Session Information
03 SES 16 B, Literary Education and Reading Publics
Symposium
Contribution
This paper takes up the central question of the role of literature in the inclusive education of the public. It draws on the theoretical orientation of literary sociability which conceptualizes the literary field through attending to the assumptions, relations, associations and interpretive practices of particular communities of readers. The concept of literary sociability reflects an understanding of reading and writing as a set of interrelated practices that are shaped and sustained by individuals within communities, rather than by the idea of ‘literature’ as simply an abstract entity (Kirkpatrick & Dixon 2012; Rubin 2007).
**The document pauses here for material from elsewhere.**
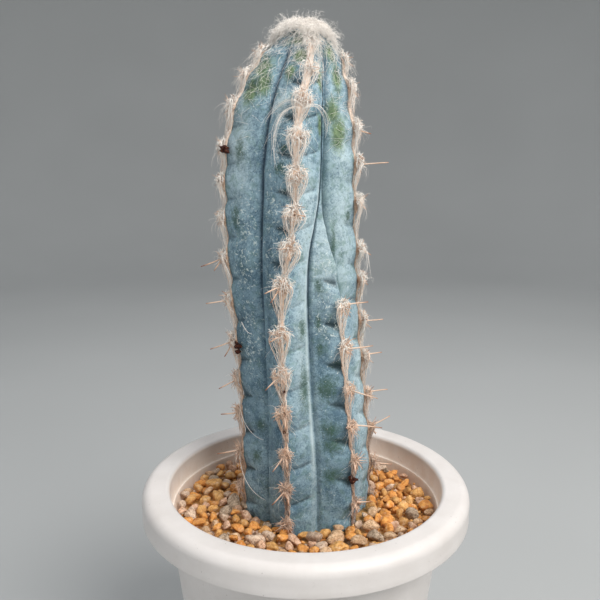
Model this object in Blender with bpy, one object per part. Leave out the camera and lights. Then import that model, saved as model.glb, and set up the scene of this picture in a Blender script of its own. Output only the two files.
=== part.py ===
"""A potted blue torch cactus: a ribbed column with woolly, spiny areoles in a white pot of soil and gravel.

Metres, +Z up. The origin is the centre of the pot's foot, and the plant's front faces -Y.
Heights named "above the rim" start at the top of the pot's rim.
Angles round the stem are degrees from the front, positive towards +X.
"""

import math
import random

import bmesh
import bpy
from mathutils import Matrix, Vector

# The pot: a thin moulded shell with a broad turned-down rim
POT_HEIGHT = 0.125
RIM_RADIUS = 0.075
RIM_DEPTH = 0.0127
RIM_SHOULDER = 0.0046
RIM_THICKNESS = 0.0032
SKIRT_THICKNESS = 0.0017
LIP_RADIUS = 0.0625
LIP_ROUNDING = 0.0036
LEDGE_BELOW_RIM = 0.0108
LEDGE_HEIGHT = 0.0008
DRAFT = 0.0004
BODY_RADIUS_TOP = 0.0633
BODY_RADIUS_FOOT = 0.0498
WALL = 0.0025
FOOT_WIDTH = 0.0050
FOOT_RECESS = 0.0025
EDGE_BEVEL = 0.0010
POT_SIDES = 40
DRAIN_RADIUS = 0.0045
DRAIN_RING = 0.032
DRAIN_COUNT = 5

# Clearance between neighbouring solids, and the distance below which two corners are one
GAP = 0.0003
MERGE_DISTANCE = 0.000005

# Soil and gravel, as heights above the rim
GRAVEL_FLAT = -0.0155
GRAVEL_UNDER = -0.0210
STONE_TOP_LIMIT = -0.0092
STONE_COUNT = 96
STONE_RADIUS = (0.0028, 0.0054)
STONE_SQUAT = (0.65, 0.85)
STONE_LIFT = (0.0010, 0.0024)
# How close two stones' centres may come, as a share of their radii's sum, for the first and the last ones
STONE_SPACING = (0.95, 0.75)

# The stem's thickness at its crests, (height above the rim, radius), and the long dome that ends it
STEM_GIRTH = ((-0.043, 0.0290), (0.008, 0.0295), (0.040, 0.0281), (0.074, 0.0277), (0.106, 0.0283),
              (0.139, 0.0281))
DOME_START = 0.139
STEM_TOP = 0.1992
STEM_FOOT = -0.0430
FURROW_RATIO = 0.77
FLANK_CURVE = 1.2
PODARIUM_SWELL = 0.0006
# The buried foot is drawn in below this height
TAPER_TOP = -0.0275
# The rings that round off the buried foot, above its end, and those below the tip, above the rim
FOOT_RINGS = (0.0002, 0.0015, 0.0060)
TIP_RINGS = (0.1925, 0.1950, 0.1972, 0.1986)

# The stem's slight bow, (height above the rim, sideways shift), and its place behind the pot's axis
STEM_BOW = ((-0.040, 0.0008), (0.010, 0.0005), (0.040, -0.0013), (0.074, -0.0041), (0.106, -0.0066),
            (0.139, -0.0075), (0.170, -0.0060), (0.199, -0.0019))
STEM_BACK = 0.0035

# Where the crests and the furrows run, (height above the rim, angle); rib 3 ends in the furrow beside rib 2
CRESTS = (
    ((0.000, -80), (0.100, -78), (0.150, -75), (0.190, -69)),
    ((0.000, -17), (0.055, -15.5), (0.075, -13), (0.094, -8), (0.110, -1), (0.127, 5), (0.160, 7),
     (0.190, 15)),
    ((0.085, 43), (0.100, 44), (0.112, 41), (0.122, 38), (0.133, 37), (0.160, 40), (0.190, 45)),
    ((0.000, 98), (0.060, 95), (0.100, 87), (0.140, 79), (0.190, 78)),
    ((0.000, 158), (0.100, 154), (0.190, 151)),
    ((0.000, 220), (0.190, 219)),
)
FURROWS = (
    ((0.000, -110), (0.190, -106)),
    ((0.000, -49), (0.042, -45), (0.070, -41), (0.104, -35), (0.129, -30), (0.160, -26), (0.190, -21)),
    ((0.040, 11), (0.075, 14), (0.094, 17), (0.109, 22), (0.119, 29), (0.132, 36), (0.160, 39), (0.190, 44)),
    ((0.050, 70), (0.080, 63), (0.100, 51), (0.113, 43.5), (0.122, 39.5), (0.133, 38), (0.160, 41),
     (0.190, 46)),
    ((0.000, 128), (0.100, 121), (0.190, 114)),
    ((0.000, 189), (0.190, 185)),
)
SHORT_RIB = 2
SHORT_RIB_FADE = (0.085, 0.133)
SHORT_RIB_TUFTS_END = 0.094
ACROSS_RIB = (-1.0, -0.58, -0.2, 0.0, 0.2, 0.58)
ROWS_PER_AREOLE = 4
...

The aim of this presentation is to investigate the nature of reading publics framed by a corpus of historical literary curricula in Australia. Its theoretical framework also lies in Raymond Williams’ (1976/1988; 1977/2009) presentation of two key moves in the history of the term ‘literature’ – one of which is the shift into the idea of a nation having ‘a literature’ and the notion of ‘literature’ being attached to ‘polite learning’. The latter, of course, sits behind Kitzhaber’s (1966) and Muller’s (1967) description of literary education as an elegant pastime, as the purview of an elite - and also forms part of the conceptual background of Williams’ own notion of ‘culture as ordinary’. Literature, of course, has been a central site of the ‘culture wars’, framed as a battle for hearts and minds In Australian public policy and sitting behind the development of Australia’s first national curriculum. The place of a literary education in a democracy, questions of ‘entitlement’ and ‘access’ to a cultural heritage – and hence of literary education as a gesture towards a more socially just society– are questions that will be taken up here in discussing the reading publics historically envisaged as being the products of a literary education. The question of literary knowledge is fundamental here - what knowledge empowers a public and what role might literature play in that? Discourse analytic techniques will be applied to the corpus of curricula at the centre of this presentation, the scholarly significance of which lies in its bringing together these questions of literature, curricula, and reading publics as lenses into a more inclusive education.
References
Kitzhaber, A. R. et al (1966) ‘What is English?’ Working party paper No1; Response, report to the seminar, and supporting papers one through six’, ERIC document number ED082201 Kirkpatrick, P., and Dixon, R. (2012). Republics of Letters: Literary Communities in Australia. Sydney: Sydney UP, 2012. Muller, H. J. (1967) The Uses of English: Guidelines for the Teaching of English from the Anglo-American Conference at Dartmouth College, New York: Holt, Rinehart, Winston. Williams, R. (1958) ‘Culture is ordinary’, in N.McKenzie (ed) Conviction, London: McGibbon & Kee. Williams, R (1976/1988) Keywords : A Vocabulary of Culture and Society, London: Fontana. Williams, R. (1977/2009) Marxism and Literature, Oxford and New York: OUP.